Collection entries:
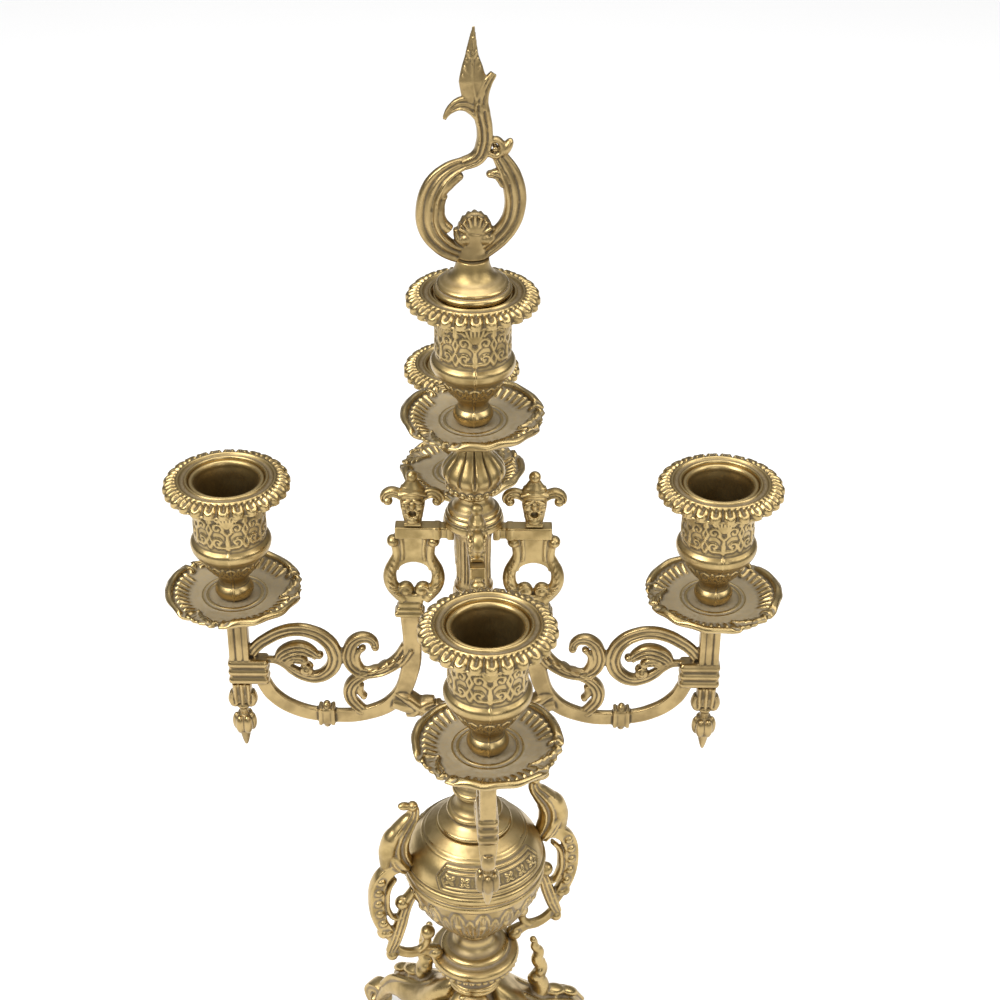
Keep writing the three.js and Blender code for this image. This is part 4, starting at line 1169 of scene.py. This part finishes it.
def makeBracket():
    middle = lyre["axis"]
    parts = [lyrePanel()]
    for side in (-1, 1):
        line = [(middle + side * x, z, half) for x, z, half in lyre["side"]]
        parts.append(sweptBar(line, roundFace, 0.95))
        for step in range(7):  # twist of the rope round the belly
            place = 2.8 + step * 0.68
            index = int(place)
            share = place - index
            (x0, z0, half), (x1, z1, spare) = lyre["side"][index], lyre["side"][index + 1]
            x, z = x0 + (x1 - x0) * share, z0 + (z1 - z0) * share
            lean = math.degrees(math.atan2(x1 - x0, z1 - z0)) + 90
            parts.append(knob(middle + side * x, z, (half * 1.24, half * 1.22, 1.25),
                              tilt=side * (lean + 28)))
        parts.append(knob(middle + side * 8.8, 329.8, (2.8, 3.3, 2.7)))
        parts.append(sweptBar([(middle + side * 5.2, 331.8, 0.9), (middle + side * 4.6, 326, 0.8),
                               (middle + side * 4.9, 320.6, 0.9)],
                              roundFace, 2.4))
        x, z = lyre["curlMiddle"]
        parts += bothFaces(lambda face: knob(middle + side * x, z, (2.2, 1.6, 2.2), face * 1.6))
        curl = spiral(x, z, 3.5, 1.9, 250, 0.9, 7)
        parts.append(sweptBar([(middle + side * a, b, 1.25) for a, b in curl], roundFace, 2.0))
    parts.append(softBlock((middle - 4, -2.4, 297.5), (middle + 5, 2.4, 302.6), 0.8))
    # three bands of the collar over the foot of the scroll
    parts.append(softBlock((21.7, -3.9, 291.0), (35.1, 3.9, 293.9), 1.2))
    parts.append(softBlock((22.5, -3.4, 293.3), (34.2, 3.4, 296.1), 1.1))
    parts.append(softBlock((23.4, -2.9, 295.4), (33.2, 2.9, 298.6), 0.8))
    deep, foot, top = lyre["barDeep"], lyre["barFoot"], lyre["barTop"]
    parts.append(softBlock((16.6, -deep, foot), (lyre["barEnd"] - 4.4, deep, top), 0.35))
    for step, swell in enumerate((0.35, -0.25, 0.35)):  # reeded collars next to the column
        parts.append(softBlock((8.4 + 2.9 * step, -deep - swell, foot - swell),
                               (11.4 + 2.9 * step, deep + swell, top + swell * 0.4), 0.6))
    return markHollows(castTogether("armBracket", parts, 0.34, 2))


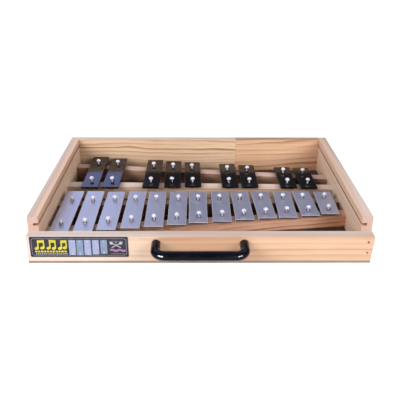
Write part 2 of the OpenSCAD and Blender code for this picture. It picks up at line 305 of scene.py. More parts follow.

*Your goal*: Write out the listing once more, matching it exactly.

*Solution to the exercise*:
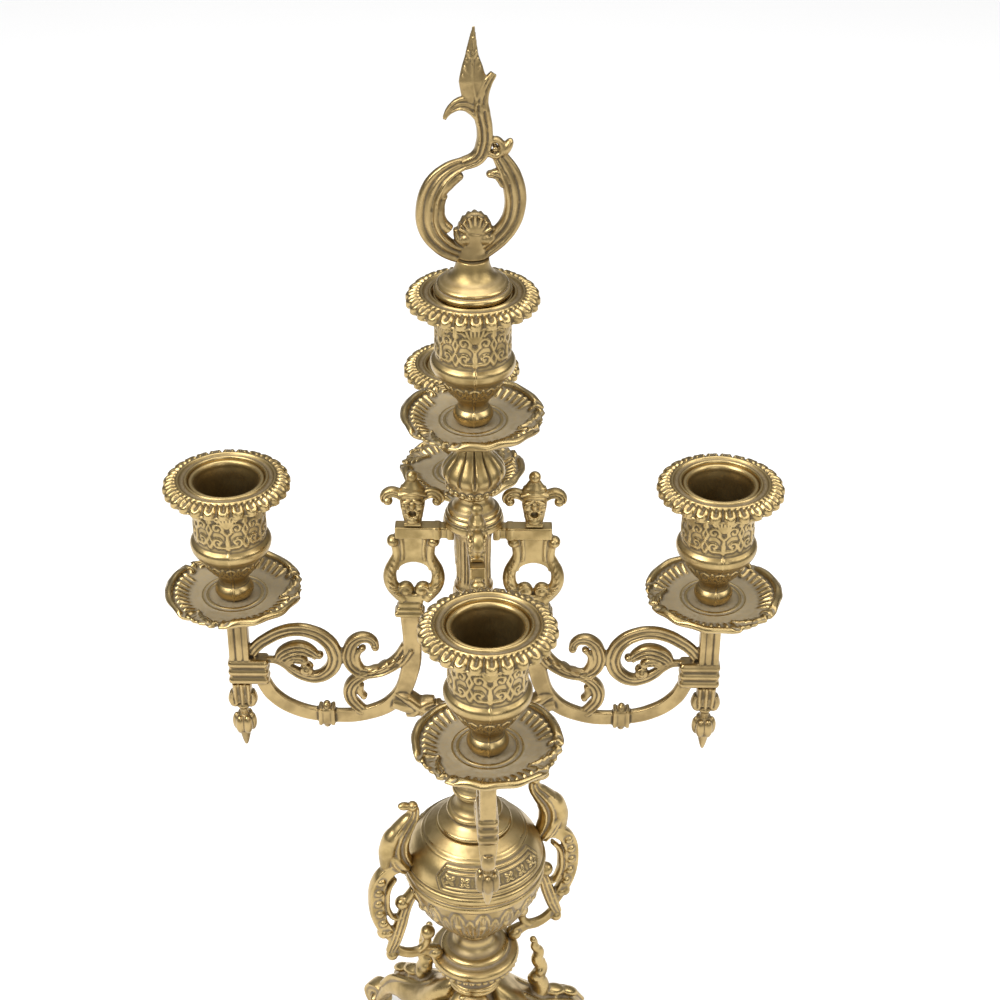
Keep writing the three.js and Blender code for this image. This is part 4, starting at line 1169 of scene.py. This part finishes it.
def makeBracket():
    middle = lyre["axis"]
    parts = [lyrePanel()]
    for side in (-1, 1):
        line = [(middle + side * x, z, half) for x, z, half in lyre["side"]]
        parts.append(sweptBar(line, roundFace, 0.95))
        for step in range(7):  # twist of the rope round the belly
            place = 2.8 + step * 0.68
            index = int(place)
            share = place - index
            (x0, z0, half), (x1, z1, spare) = lyre["side"][index], lyre["side"][index + 1]
            x, z = x0 + (x1 - x0) * share, z0 + (z1 - z0) * share
            lean = math.degrees(math.atan2(x1 - x0, z1 - z0)) + 90
            parts.append(knob(middle + side * x, z, (half * 1.24, half * 1.22, 1.25),
                              tilt=side * (lean + 28)))
        parts.append(knob(middle + side * 8.8, 329.8, (2.8, 3.3, 2.7)))
        parts.append(sweptBar([(middle + side * 5.2, 331.8, 0.9), (middle + side * 4.6, 326, 0.8),
                               (middle + side * 4.9, 320.6, 0.9)],
                              roundFace, 2.4))
        x, z = lyre["curlMiddle"]
        parts += bothFaces(lambda face: knob(middle + side * x, z, (2.2, 1.6, 2.2), face * 1.6))
        curl = spiral(x, z, 3.5, 1.9, 250, 0.9, 7)
        parts.append(sweptBar([(middle + side * a, b, 1.25) for a, b in curl], roundFace, 2.0))
    parts.append(softBlock((middle - 4, -2.4, 297.5), (middle + 5, 2.4, 302.6), 0.8))
    # three bands of the collar over the foot of the scroll
    parts.append(softBlock((21.7, -3.9, 291.0), (35.1, 3.9, 293.9), 1.2))
    parts.append(softBlock((22.5, -3.4, 293.3), (34.2, 3.4, 296.1), 1.1))
    parts.append(softBlock((23.4, -2.9, 295.4), (33.2, 2.9, 298.6), 0.8))
    deep, foot, top = lyre["barDeep"], lyre["barFoot"], lyre["barTop"]
    parts.append(softBlock((16.6, -deep, foot), (lyre["barEnd"] - 4.4, deep, top), 0.35))
    for step, swell in enumerate((0.35, -0.25, 0.35)):  # reeded collars next to the column
        parts.append(softBlock((8.4 + 2.9 * step, -deep - swell, foot - swell),
                               (11.4 + 2.9 * step, deep + swell, top + swell * 0.4), 0.6))
    return markHollows(castTogether("armBracket", parts, 0.34, 2))


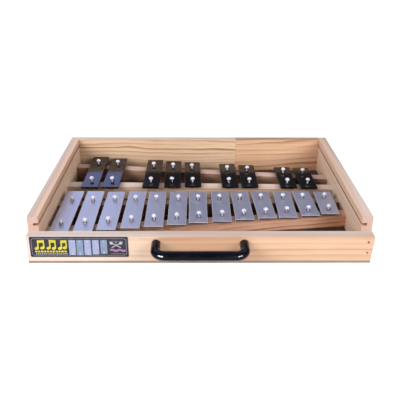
Write part 2 of the OpenSCAD and Blender code for this picture. It picks up at line 305 of scene.py. More parts follow.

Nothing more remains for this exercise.